*What to work on*. Could every line of the data be printed exactly as it reads?

** START OF Supplied material **

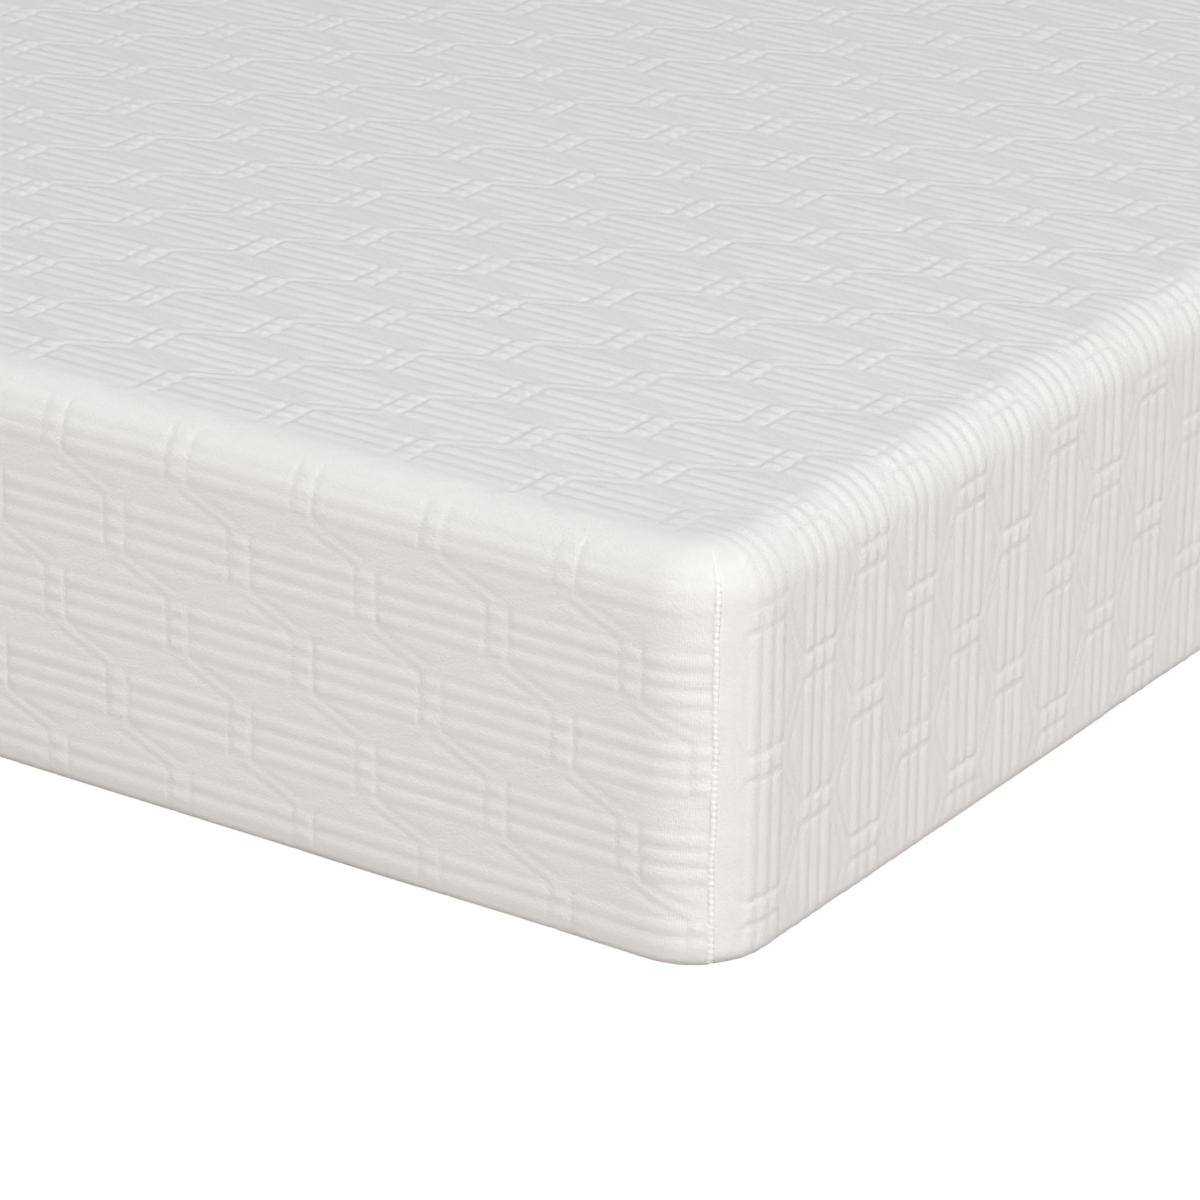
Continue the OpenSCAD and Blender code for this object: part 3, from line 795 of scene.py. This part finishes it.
def soft_slab(shell, pitch_s, pitch_t, breaks_t, wobble, seed):
    """Closed rounded slab as an upper and a lower half that meet halfway up."""
    parts = []
    mid_z = (shell.z0 + shell.z1) / 2
    lo, hi = shell.mid - shell.size / 2, shell.mid + shell.size / 2
    for upper in (True, False):
        half = Shell(np.array([lo[0], lo[1], mid_z - MEET]), hi, shell.corner_r,
                     shell.top_r if upper else shell.base_r, MEET, 0.0)
        flap = spaced(sorted({0.0, half.flat, half.flap, half.d1, half.d2}), pitch_s)
        s_lines = half.lines(half.s0, spaced([-half.s0, half.s0], pitch_t), flap)
        t_lines = half.lines(half.t0, spaced([-half.t0, *breaks_t, half.t0], pitch_t), flap)
        s, t, quads, weld = half.mesh(s_lines, t_lines)
        points, normal = half.place(s, t)
        reach = np.maximum(np.abs(s) - half.s0, np.abs(t) - half.t0)
        move = wobble * (value_noise(s, t, 60.0, seed) - 1) * step(half.d2, half.d2 - 12, reach)
        points = points + normal * move[:, None]
        if not upper:
            points[:, 2] = shell.z0 + shell.z1 - points[:, 2]
            quads = quads[:, ::-1]
        parts.append(compact(points, weld[quads]))
    return joined(parts)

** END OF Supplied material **

*Solution*.
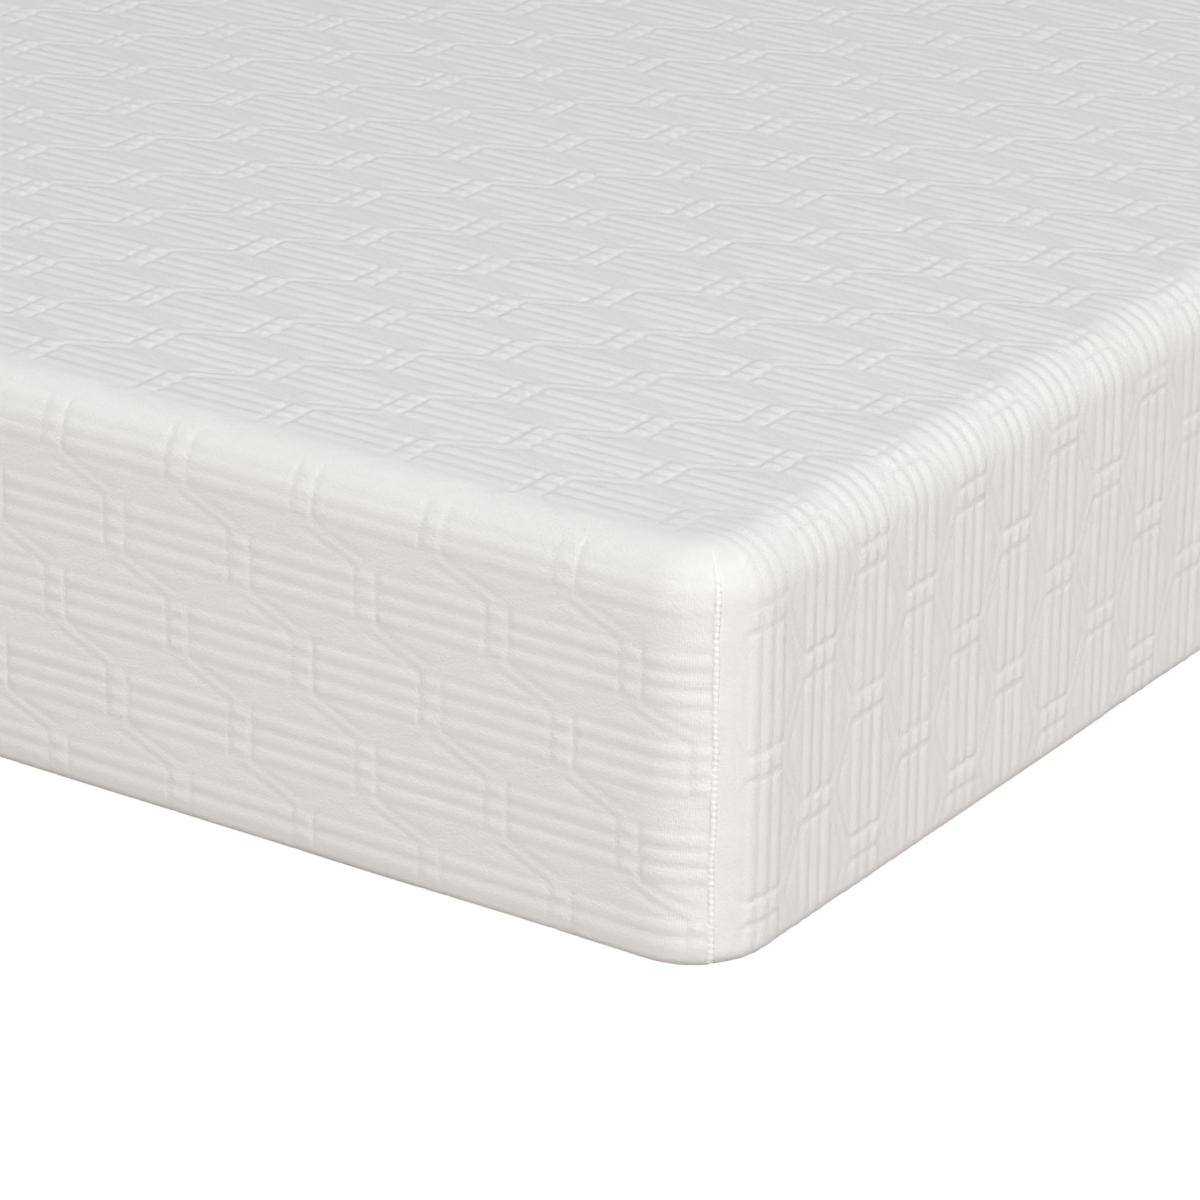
Continue the OpenSCAD and Blender code for this object: part 3, from line 795 of scene.py. This part finishes it.
def soft_slab(shell, pitch_s, pitch_t, breaks_t, wobble, seed):
    """Closed rounded slab as an upper and a lower half that meet halfway up."""
    parts = []
    mid_z = (shell.z0 + shell.z1) / 2
    lo, hi = shell.mid - shell.size / 2, shell.mid + shell.size / 2
    for upper in (True, False):
        half = Shell(np.array([lo[0], lo[1], mid_z - MEET]), hi, shell.corner_r,
                     shell.top_r if upper else shell.base_r, MEET, 0.0)
        flap = spaced(sorted({0.0, half.flat, half.flap, half.d1, half.d2}), pitch_s)
        s_lines = half.lines(half.s0, spaced([-half.s0, half.s0], pitch_t), flap)
        t_lines = half.lines(half.t0, spaced([-half.t0, *breaks_t, half.t0], pitch_t), flap)
        s, t, quads, weld = half.mesh(s_lines, t_lines)
        points, normal = half.place(s, t)
        reach = np.maximum(np.abs(s) - half.s0, np.abs(t) - half.t0)
        move = wobble * (value_noise(s, t, 60.0, seed) - 1) * step(half.d2, half.d2 - 12, reach)
        points = points + normal * move[:, None]
        if not upper:
            points[:, 2] = shell.z0 + shell.z1 - points[:, 2]
            quads = quads[:, ::-1]
        parts.append(compact(points, weld[quads]))
    return joined(parts)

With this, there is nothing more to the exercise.